O trust é uma figura contratual estrangeira utilizada para gerenciar, preservar e distribuir bens e direitos. É uma estrutura legal na qual um indivíduo ou uma entidade (chamado de "settlor" ou "grantor") transfere a propriedade de ativos para um terceiro (o "trustee") para o benefício de outras pessoas (os "beneficiários"). O trustee administra esses ativos de acordo com os termos e as condições estabelecidas no instrumento de trust. A ausência de legislação específica sobre trusts no Brasil criou diversos desafios significativos na caracterização e na regulamentação desse instrumento. A falta de um tratamento jurídico claro para os trusts resultava em interpretações diversas e em incertezas especialmente quanto aos efeitos fiscais deles decorrentes.

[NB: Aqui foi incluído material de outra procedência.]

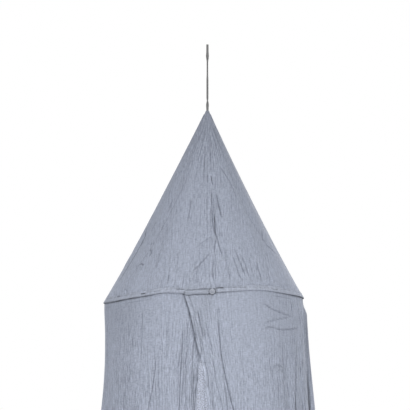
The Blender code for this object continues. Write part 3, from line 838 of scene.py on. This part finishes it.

O artigo 10 da Lei nº 14.754 de 2023 estabelece que os bens e os direitos objeto do trust deverão ser declarados diretamente pelo instituidor, de acordo com o custo de aquisição e independentemente da data de aquisição, e permanecer sob sua titularidade, passando ao beneficiário apenas no momento da distribuição ou do falecimento do proprietário, o que antes se concretizar. Caso os ativos sejam transferidos ao trust de forma irrevogável, os bens e direitos deverão ser declarados pelo beneficiário do trust.
Ou seja, em que pese para os demais fins de direito os ativos sejam considerados de titularidade do trustee¸ que deverá gerir e preservar o patrimônio em favor dos beneficiários, para fins fiscais os bens e direitos, e a renda deles decorrentes, serão considerados de titularidade do instituidor ou do beneficiário, a depender do caso concreto.
Desse modo, os rendimentos e os ganhos oriundos dos ativos do trust serão sujeitos à incidência do IRPF, considerando-os como obtidos pelo instituidor ou pelo beneficiário, na data da criação do trust, da distribuição dos bens ou do falecimento do proprietário, conforme análise a ser realizada no caso a caso.
Cumpre destacar que a legislação em referência produz efeitos apenas no âmbito de aplicação do IRPF, que considera ocorrida doação quando da transferência dos ativos em vida ao quando ocorrida enquanto o instituir estiver vivo, e herança quando ocorrer depois do seu falecimento. Não há efeitos quanto à incidência do Imposto sobre Transmissão Causa Mortis ou Doação de Quaisquer Bens ou Direitos (ITCMD) sobre a mudança de titularidade do patrimônio do trust, que será considerada como doação na transferência dos bens ao trustee e na transferência dos bens ao beneficiário.
Para o cumprimento do disposto na Lei nº 14.754 de 2023, o instituidor ou os beneficiários do trust deverão providenciar, no prazo de até 180 dias contados da data da publicação, a alteração da escritura do trust, ato escrito de manifestação de vontade do instituidor que rege a instituição e o funcionamento do trust e a atuação do trustee, ou carta de desejos, ato suplementar em relação às vontades que devem ser executadas pelo trustee. Dessa forma, devem ser adotados atos visando não apenas o normal cumprimento das regras do trust, mas também os atos necessários para o cumprimento da legislação tributária.